Chamber Music Review



Elmar Oliveira & NCS Artists in Chamber Music

March 7, 2005 - Raleigh, NC:


The Williamson Center for the Performing Arts was established in 1998 with a gift from Worth and Sarah Williamson, of Charlotte, in memory of his mother, Jewel Edgerton Williamson, a 1923 graduate of Peace College. With their generosity and the support of others, a series featuring members of the NC Symphony and its visiting artists provides a community treasure available to anyone who is interested in classical chamber music. And the most incredible thing is – these concerts are free. For those who enjoy this art form, this is a jewel not to be missed. A March 7 program, given in the Sarah Graham Kenan Recital Hall on the Peace College campus, was the second of three concerts this school year.

The NCS artists were Rebekah Binford, violin, David Marschall and Sandra Schwarcz, violas, Gerald Nelson and Bonnie Thron, cellos, and Leonid Finkelshteyn, bass. They were joined by pianist Milton Laufer of the Peace College faculty and the NCS's visiting artist, the renowned violinist Elmar Oliveira.

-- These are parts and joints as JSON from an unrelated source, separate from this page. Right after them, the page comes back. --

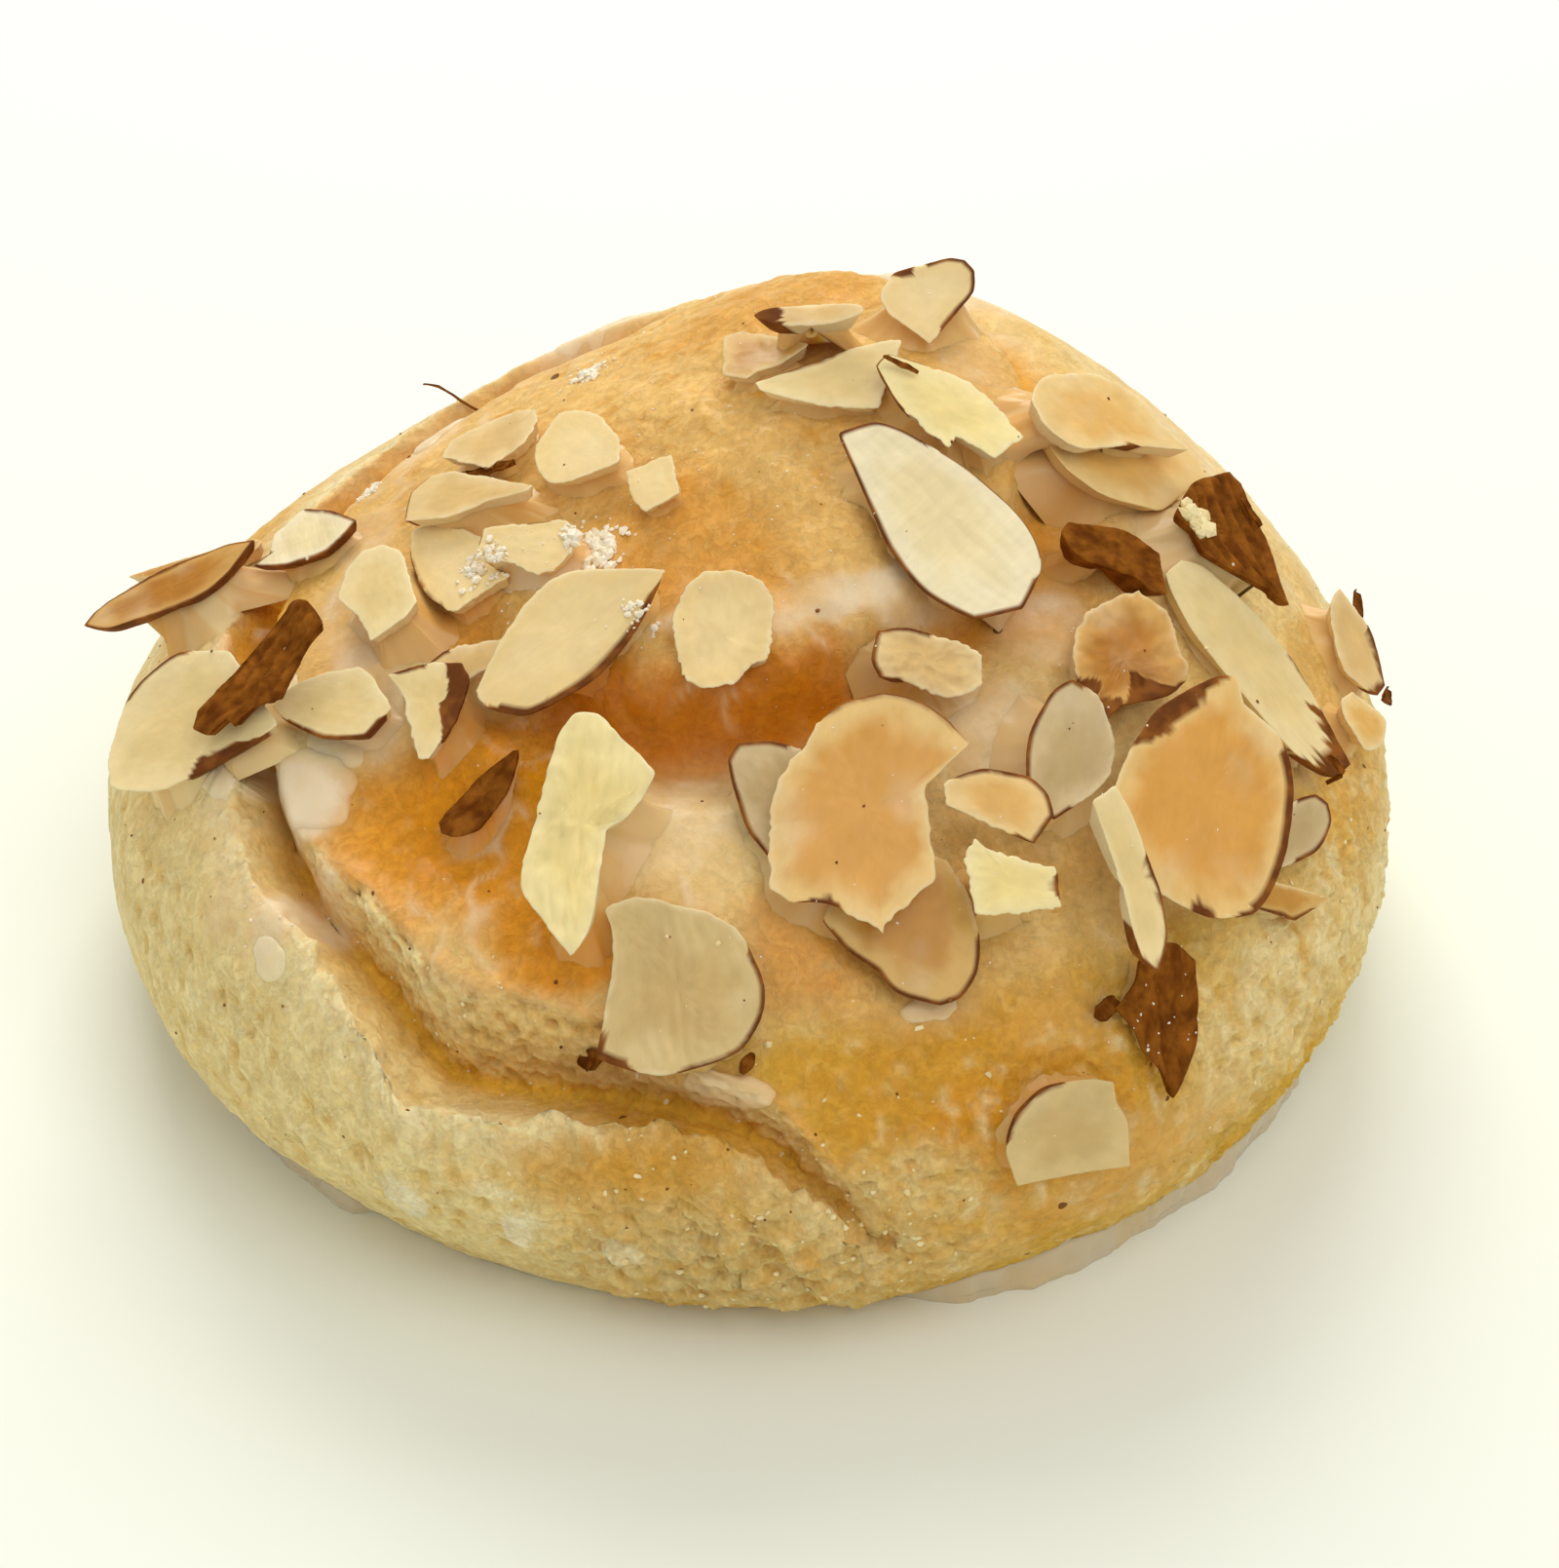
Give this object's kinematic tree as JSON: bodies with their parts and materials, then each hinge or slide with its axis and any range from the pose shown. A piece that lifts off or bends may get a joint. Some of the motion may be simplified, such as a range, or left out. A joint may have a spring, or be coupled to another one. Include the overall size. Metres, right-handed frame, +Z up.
{
  "type": "butterhorn danish",
  "caption": "Round coiled danish pastry with a raised, wound heart, sugar glaze and scattered almond slices, resting on its flat underside.",
  "frame": {"origin": "on the table, under the middle of the bun's round underside", "axes": "+Z up, -Y towards the front with the open end of the coil, +X to the right seen from the front"},
  "size_m": [0.1069, 0.1015, 0.0596],
  "materials": {
    "crust": "golden baked crust, paler and crumbly on the sides, satin where glazed",
    "almond": "cream cut almond flesh with a thin brown rim of skin",
    "almond_skin": "dry ridged brown almond skin",
    "glaze": "thin translucent set sugar glaze, white where thick"
  },
  "bodies": {
    "root": {"bun": "crust", "almond_crown_glazed": "almond", "almond_crown_sliver": "almond", "almond_crown_half": "almond", "almond_crown_sail": "almond", "almond_crown_notched": "almond", "almond_teardrop": "almond", "almond_east_flat_low": "almond", "almond_east_flat_top": "almond", "almond_east_skin_chunk": "almond", "almond_east_long": "almond", "almond_east_shield": "almond_skin", "almond_east_chunk": "almond", "almond_grey_slice": "almond", "almond_east_edge_mid": "almond", "almond_east_edge_low": "almond", "almond_east_oval": "almond", "almond_rim_stub": "almond", "almond_rim_low": "almond", "almond_crest_chunk": "almond", "almond_small_caramel": "almond", "almond_drip_slice": "almond", "almond_under_caramel": "almond", "almond_big_caramel": "almond", "almond_cube": "almond", "almond_edge_sliver": "almond", "almond_skin_pod": "almond_skin", "almond_low_half": "almond", "almond_front_slab": "almond", "almond_bright_chunk": "almond", "almond_round_flake": "almond", "almond_half_moon": "almond", "almond_n_flake": "almond", "almond_n_square": "almond", "almond_nw_yellow": "almond", "almond_nw_back": "almond", "almond_nw_front": "almond", "almond_nw_fragment": "almond", "almond_west_glazed": "almond", "almond_west_small": "almond", "almond_west_skin_low": "almond_skin", "almond_west_wedge": "almond", "almond_west_glazed_half": "almond", "almond_west_half": "almond", "almond_west_spike": "almond", "almond_west_blade": "almond", "almond_west_big": "almond", "almond_west_skin": "almond_skin", "almond_back_oval": "almond", "almond_back_half": "almond", "almond_back_long": "almond", "almond_back_chunk": "almond", "almond_back_moon": "almond", "almond_back_skin": "almond_skin", "almond_back_flake": "almond"}
  },
  "joints": []
}
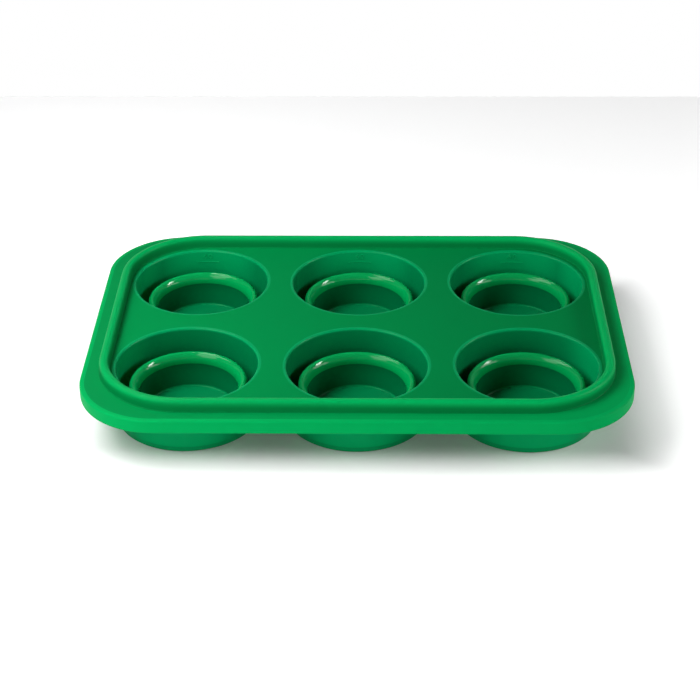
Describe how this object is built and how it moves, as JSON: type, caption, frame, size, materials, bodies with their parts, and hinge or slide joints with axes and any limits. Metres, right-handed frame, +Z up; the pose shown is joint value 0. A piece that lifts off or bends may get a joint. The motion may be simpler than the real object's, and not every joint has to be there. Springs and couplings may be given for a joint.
{
  "type": "baby food freezer tray",
  "caption": "Soft rectangular tray with six round cups whose floors push up through a rolled fold, a raised bead for a lid and a turned-down rim.",
  "frame": {"origin": "centre of the footprint on the surface that the tray stands on", "axes": "+Z up, +X along the rows of three cups, +Y towards the row with the fill marks"},
  "size_m": [0.264, 0.185, 0.0335],
  "materials": {
    "satin_silicone": "satin",
    "polished_silicone": "gloss"
  },
  "bodies": {
    "tray": {"deck": "satin_silicone", "lid_bead": "satin_silicone", "rim_ledge": "satin_silicone", "rim_skirt": "satin_silicone", "cup_wall_1": "satin_silicone", "foot_ring_1": "satin_silicone", "roll_ring_1": "polished_silicone", "inner_sleeve_1": "polished_silicone", "cup_wall_2": "satin_silicone", "foot_ring_2": "satin_silicone", "roll_ring_2": "polished_silicone", "inner_sleeve_2": "polished_silicone", "cup_wall_3": "satin_silicone", "foot_ring_3": "satin_silicone", "roll_ring_3": "polished_silicone", "inner_sleeve_3": "polished_silicone", "cup_wall_4": "satin_silicone", "foot_ring_4": "satin_silicone", "roll_ring_4": "polished_silicone", "inner_sleeve_4": "polished_silicone", "cup_wall_5": "satin_silicone", "foot_ring_5": "satin_silicone", "roll_ring_5": "polished_silicone", "inner_sleeve_5": "polished_silicone", "cup_wall_6": "satin_silicone", "foot_ring_6": "satin_silicone", "roll_ring_6": "polished_silicone", "inner_sleeve_6": "polished_silicone"},
    "floor_1": {"push_floor_1": "satin_silicone"},
    "floor_2": {"push_floor_2": "satin_silicone"},
    "floor_3": {"push_floor_3": "satin_silicone"},
    "floor_4": {"push_floor_4": "satin_silicone"},
    "floor_5": {"push_floor_5": "satin_silicone"},
    "floor_6": {"push_floor_6": "satin_silicone"}
  },
  "joints": [
    {"name": "push_up_1", "type": "slide", "parent": "tray", "child": "floor_1", "axis": [0, 0, 1], "range_m": [0, 0.028], "stiffness_N_per_m": 200, "deforming": ["inner_sleeve_1"]},
    {"name": "push_up_2", "type": "slide", "parent": "tray", "child": "floor_2", "axis": [0, 0, 1], "range_m": [0, 0.028], "stiffness_N_per_m": 200, "deforming": ["inner_sleeve_2"]},
    {"name": "push_up_3", "type": "slide", "parent": "tray", "child": "floor_3", "axis": [0, 0, 1], "range_m": [0, 0.028], "stiffness_N_per_m": 200, "deforming": ["inner_sleeve_3"]},
    {"name": "push_up_4", "type": "slide", "parent": "tray", "child": "floor_4", "axis": [0, 0, 1], "range_m": [0, 0.028], "stiffness_N_per_m": 200, "deforming": ["inner_sleeve_4"]},
    {"name": "push_up_5", "type": "slide", "parent": "tray", "child": "floor_5", "axis": [0, 0, 1], "range_m": [0, 0.028], "stiffness_N_per_m": 200, "deforming": ["inner_sleeve_5"]},
    {"name": "push_up_6", "type": "slide", "parent": "tray", "child": "floor_6", "axis": [0, 0, 1], "range_m": [0, 0.028], "stiffness_N_per_m": 200, "deforming": ["inner_sleeve_6"]}
  ]
}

The first selection on the program was Mendelssohn's Sextet in D, Op. 110, for piano and strings. Despite the high opus number, it was composed when he was barely 15, a year before the Octet for strings and two years before the Overture to A Midsummer Night's Dream. Though the Sextet is not on a level with those masterpieces, it is an engaging and gratifying piece of music. The unusual scoring calls for one violin (played by Binford), two violas, a cello and a double bass. The piano part is substantial and demanding, especially in the final movement, and it was impressively performed by Laufer.

In his introduction to the piece, Laufer alluded to the tricky third movement, a Minuetto in 6/8 time rather than the expected 3/4 and, to make matters even more interesting, it is marked "Agitato," a very unusual indication for a minuet movement. Laufer attested to some difficulties in determining the proper tempo for a "Minuetto, Agitato." The piano sets the tempo for the movement, and he said that if we saw a smile, we would know he/they got it right. When the third movement came around, then, we all watched. After the full group entered, there was just the hint of satisfaction on Laufer's face, exceeded by a captivating smile from cellist Thron. It was a wonderful moment of interaction, and the movement itself was an utterly charming and delightful musical treat.

Now back to the first movement, a sonata-form Allegro vivace.... In this movement, Mendelssohn frequently divides the forces into two distinct sonorities as the flowing strings trade passages with the percussive piano. Triplets from the piano provide a rhythmic pulse and take over to power the movement to its close. The second movement, a gentle Adagio, is a relatively brief lyrical interlude, marked "Dolce." The piano launches the concluding Allegro vivace on its energetic way and is the major player all the way to the end. The minuetto theme returns briefly near the end of the finale before it concludes with a powerful and energetic coda. This fifteen-year-old was no child, and his potential was already in early bloom in the Sextet.

Tchaikovsky's Sextet in D Minor, Op. 70, known as the "Souvenir de Florence," was the last of his scant chamber music output, preceded by three string quartets and the A minor Piano Trio. The title comes from the fact that Tchaikovsky had noted down the main theme of the slow movement in Florence in 1887. Whatever Italian influences were behind the score, it is mostly Russian in character, with some gypsy-like touches here and there. Like most Russian music of this period, derived from Glinka's example, it is rooted in melody, instrumental color, and striking contrasts. Through a variety of instrumental techniques, Tchaikovsky provides a score with nearly orchestral coloring using only six string instruments. Oliveira took the lead, playing the spectacular melodies Tchaikovsky provided for the first violin. His skill and artistry brought pleasure after pleasure to an audience hungry for beauty.

The opening movement is dramatic and richly varied. The middle two movements, somewhat gentler in nature, offer some remarkable instrumental effects. The gorgeous slow movement duet between the violin and first cello was played by Oliveira and Thron. The final movement was high-spirited and energetic from beginning to end, closing with a brilliant coda that brought the audience to its feet. It was an evening of superb music-making providing the kind of intimate pleasure that is special to musica da camera.